Reproduce the entries from their first line up to and including the line with "NECK_EDGE_HEIGHT = 0.09". Leave out everything after it.

** start **

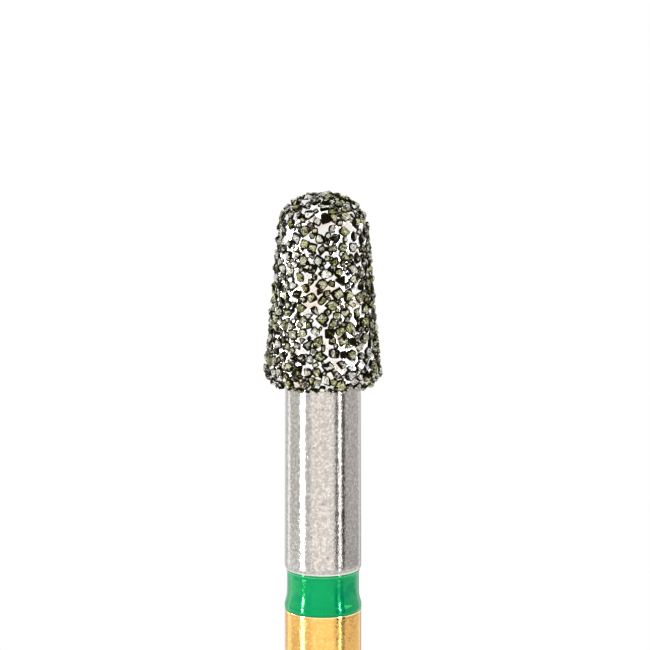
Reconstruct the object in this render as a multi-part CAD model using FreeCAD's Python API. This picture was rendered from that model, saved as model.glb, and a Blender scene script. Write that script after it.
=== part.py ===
# Friction-grip dental bur with a tapered, round-edged diamond head.
#
# Millimetres. +Z runs along the axis from the shank's end face to the tip of the head, and the
# origin is the centre of that end face. The bur is a turned steel blank, a lacquer ring in a groove
# of the blank, a nickel bond plated over the head's core, and the diamond grains that the bond
# holds. A grain is half buried: its buried half counts as bond, and the half that stands out is a
# solid of its own, which stands with a flat foot on the bond's face.

import FreeCAD, Part

import itertools
import math
import os
import random

# Blank: shank, groove and neck
OVERALL_LENGTH = 19.0        # shank end to the tip of the head, over the grit
SHANK_DIAMETER = 1.6         # friction-grip shank, held by the chuck
GRIP_LENGTH = 10.1           # shank end to the colour ring
LEAD_IN_LENGTH = 0.35        # bevel that guides the shank into the chuck
LEAD_IN_DEPTH = 0.2          # what the bevel takes off the radius
LEAD_IN_ROUND = 0.12         # rounding between the bevel and the shank's side
NECK_TOP_DIAMETER = 1.57     # the neck draws in a little towards the head
GROOVE_DEPTH = 0.16          # ring groove, measured on the radius
NECK_EDGE_DEPTH = 0.03       # bevel of the neck's edge above the groove, on the radius
NECK_EDGE_HEIGHT = 0.09

# Colour ring
RING_WIDTH = 0.87            # along the axis
RING_RECESS = 0.046          # how far the ring's waist lies below the shank
RING_LIP_HEIGHT = 0.2        # the lacquer's run-up to the shank at its lower edge
RING_LIP_EDGE = 0.07         # height of the lip's outer edge, flush with the shank
RING_TOP_RISE = 0.05         # height of the smaller run-up under the neck's edge
RING_TOP_FILL = 0.015        # how far that run-up stands out of the ring's waist

# Head, over the grit
HEAD_LENGTH = 4.1
HEAD_DIAMETER = 2.5          # at its widest, just above the base
HEAD_TAPER = 5.0             # degrees between the side and the axis
TIP_EDGE_RADIUS = 0.8
BASE_EDGE_RADIUS = 0.3
CORE_BEVEL = 0.32            # bevel of the core's edge under the rounded tip

# Diamond grains and the nickel that holds them
GRAIN_LARGEST = 0.165        # radius of the ball that a largest grain fits in
GRAIN_SMALLEST = 0.09
GRAIN_SIZES = 5              # sizes of grain, evenly spaced between those two
GRAIN_DARTS = 500            # tries at placing a grain of the largest size
GRAIN_DARTS_MORE = 3300      # further tries for each next size down
GRAIN_NARROWEST = 0.7        # least share of the ball that a grain keeps in any direction
GRAIN_HEIGHT = 0.21          # most that a whole grain measures square to the surface
GRAIN_EXPOSED = 0.5          # share of a grain's height that stands out of the nickel
GRAIN_GAP = 0.003            # least space between two grains
BARE_SPOTS = 34              # places that hold no grain
BARE_RADIUS = 0.14
BOND_FLOOR = 0.05            # nickel left under the deepest grain
GRAIN_SEED = 25

# Worked out from the sizes above
SHANK_RADIUS = SHANK_DIAMETER / 2
GROOVE_RADIUS = SHANK_RADIUS - GROOVE_DEPTH
RING_RADIUS = SHANK_RADIUS - RING_RECESS
RING_TOP = GRIP_LENGTH + RING_WIDTH
HEAD_BASE = OVERALL_LENGTH - HEAD_LENGTH
NECK_TOP_RADIUS = NECK_TOP_DIAMETER / 2
GRIT_PROUD = GRAIN_HEIGHT * GRAIN_EXPOSED
CORE_INSET = GRAIN_HEIGHT + BOND_FLOOR
TAPER = math.radians(HEAD_TAPER)
AXIS_POINT = FreeCAD.Vector(0, 0, 0)
UP = FreeCAD.Vector(0, 0, 1)
FULL_TURN = 360              # degrees
SAME_POINT = 1e-7            # distance under which two points of a profile are one


# Crystal habits of the grains: corner points in a ball of radius 1, and faces seen from outside
def octahedron():
    """Corners and faces of the eight-sided habit."""
    corners = [(1, 0, 0), (-1, 0, 0), (0, 1, 0), (0, -1, 0), (0, 0, 1), (0, 0, -1)]
    upper = [(0, 2, 4), (2, 1, 4), (1, 3, 4), (3, 0, 4)]
    lower = [(2, 0, 5), (1, 2, 5), (3, 1, 5), (0, 3, 5)]
    return corners, upper + lower


def block():
    """Corners and faces of the six-sided habit."""
    reach = 1 / math.sqrt(3)
    signs = (-reach, reach)
    corners = [(x, y, z) for z in signs for y in signs for x in signs]
    faces = [
        (0, 2, 3, 1), (4, 5, 7, 6), (0, 1, 5, 4),
        (2, 6, 7, 3), (0, 4, 6, 2), (1, 3, 7, 5),
    ]
    return corners, faces


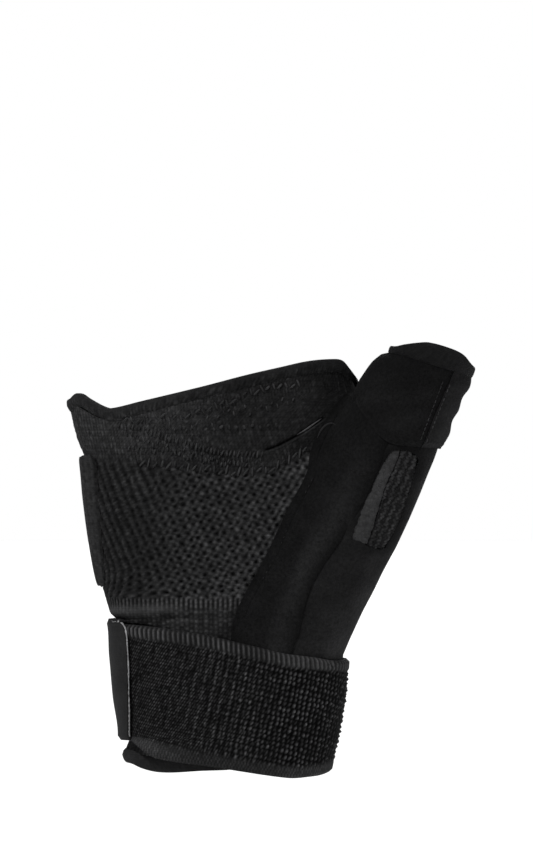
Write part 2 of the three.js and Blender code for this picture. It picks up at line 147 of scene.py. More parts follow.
# Edges in front view: x as a share of palmWidth or wristWidth, height of bodyHeight
palmRim = [
    (-0.66, 0.88), (-0.581, 0.909), (-0.558, 0.921), (-0.523, 0.908), (-0.471, 0.89), (-0.435, 0.885),
    (-0.324, 0.902), (-0.109, 0.936), (0.063, 0.965), (0.192, 0.984), (0.291, 0.998), (0.374, 1.003),
    (0.407, 1), (0.431, 0.982), (0.47, 0.947),
]
cuffRim = [
    (-0.8, 0.047), (-0.494, 0.031), (-0.436, 0.0195), (-0.375, 0.012), (-0.3, 0.01), (-0.147, 0.0145),
    (-0.027, 0.0165), (0.08, 0.02), (0.25, 0.014), (0.4375, 0.028), (0.53, 0.09), (0.8, 0.1),
]
strapUpperEdge = [
    (-0.8, 0.385), (-0.512, 0.37), (-0.152, 0.344), (0.103, 0.315), (0.286, 0.294), (0.566, 0.284),
    (0.8, 0.281),
]
strapLowerEdge = [
    (-0.8, 0.095), (-0.494, 0.087), (-0.411, 0.0625), (-0.33, 0.046), (-0.08, 0.027), (0.253, 0),
    (0.345, 0.002), (0.431, 0.012), (0.484, 0.038), (0.531, 0.078), (0.8, 0.094),
]
palmarPocketInnerEdge = [
    (0.006, 0.28), (0.006, 0.363), (0.041, 0.426), (0.12, 0.522), (0.199, 0.635), (0.278, 0.727),
    (0.292, 0.784), (0.349, 0.866), (0.403, 0.916),
]
palmarPocketOuterEdge = [
    (0.209, 0.25), (0.216, 0.303), (0.242, 0.352), (0.274, 0.426), (0.328, 0.501), (0.399, 0.573),
    (0.493, 0.684), (0.564, 0.802),
]
# across as a share of thumbWidth, along of thumbLength
thumbRim = [
    (-0.85, 0.985), (-0.504, 1), (-0.39, 1.018), (-0.254, 1.037), (-0.104, 1.053), (0.2, 1.063),
    (0.4, 1.062), (0.56, 1.045), (0.9, 1.02),
]
thumbHemLine = [(-0.85, 0.962), (-0.517, 0.979), (0, 0.994), (0.41, 1.006), (0.9, 1.013)]
thumbStrapLowerEdge = [
    (-0.733, 0.858), (-0.68, 0.796), (-0.417, 0.753), (-0.0625, 0.722), (0.304, 0.742), (0.62, 0.767),
    (0.9, 0.775),
]
windowOutline = [
    (0.096, 0.712), (0, 0.663), (0, 0.43), (0.14, 0.408), (0.4, 0.415), (0.47, 0.491), (0.433, 0.605),
    (0.375, 0.7), (0.27, 0.722),
]


# A smooth curve through a table's rows, at any place
def curveThrough(at, values, where):
    at = np.asarray(at, float)
    values = np.asarray(values, float)
    before = np.r_[0, np.arange(len(at) - 1)]
    after = np.r_[np.arange(1, len(at)), len(at) - 1]
    slope = (values[after] - values[before]) / (at[after] - at[before])
    i = np.clip(np.searchsorted(at, where) - 1, 0, len(at) - 2)
    span = at[i + 1] - at[i]
    t = np.clip((where - at[i]) / span, 0, 1)
    rise = values[i + 1] - values[i]
    first, last = slope[i] * span, slope[i + 1] * span
    return values[i] + t * (first + t * (3 * rise - 2 * first - last + t * (first + last - 2 * rise)))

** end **

Solution to this problem:
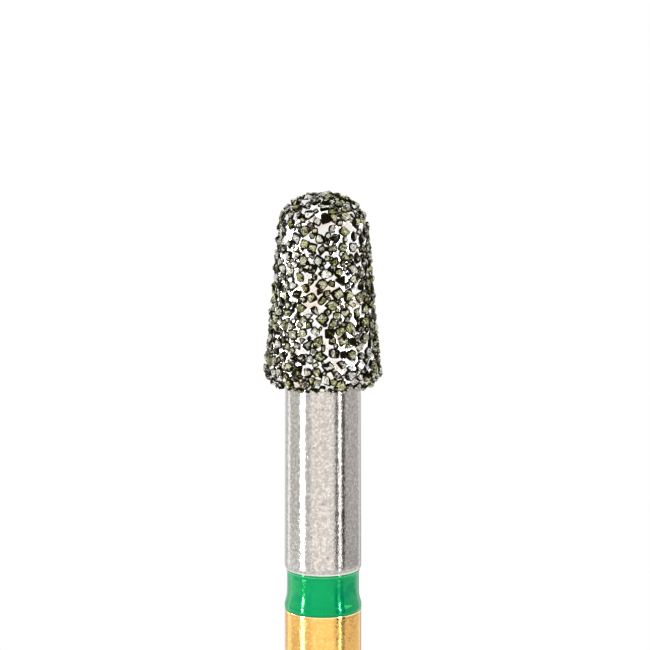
Reconstruct the object in this render as a multi-part CAD model using FreeCAD's Python API. This picture was rendered from that model, saved as model.glb, and a Blender scene script. Write that script after it.
=== part.py ===
# Friction-grip dental bur with a tapered, round-edged diamond head.
#
# Millimetres. +Z runs along the axis from the shank's end face to the tip of the head, and the
# origin is the centre of that end face. The bur is a turned steel blank, a lacquer ring in a groove
# of the blank, a nickel bond plated over the head's core, and the diamond grains that the bond
# holds. A grain is half buried: its buried half counts as bond, and the half that stands out is a
# solid of its own, which stands with a flat foot on the bond's face.

import FreeCAD, Part

import itertools
import math
import os
import random

# Blank: shank, groove and neck
OVERALL_LENGTH = 19.0        # shank end to the tip of the head, over the grit
SHANK_DIAMETER = 1.6         # friction-grip shank, held by the chuck
GRIP_LENGTH = 10.1           # shank end to the colour ring
LEAD_IN_LENGTH = 0.35        # bevel that guides the shank into the chuck
LEAD_IN_DEPTH = 0.2          # what the bevel takes off the radius
LEAD_IN_ROUND = 0.12         # rounding between the bevel and the shank's side
NECK_TOP_DIAMETER = 1.57     # the neck draws in a little towards the head
GROOVE_DEPTH = 0.16          # ring groove, measured on the radius
NECK_EDGE_DEPTH = 0.03       # bevel of the neck's edge above the groove, on the radius
NECK_EDGE_HEIGHT = 0.09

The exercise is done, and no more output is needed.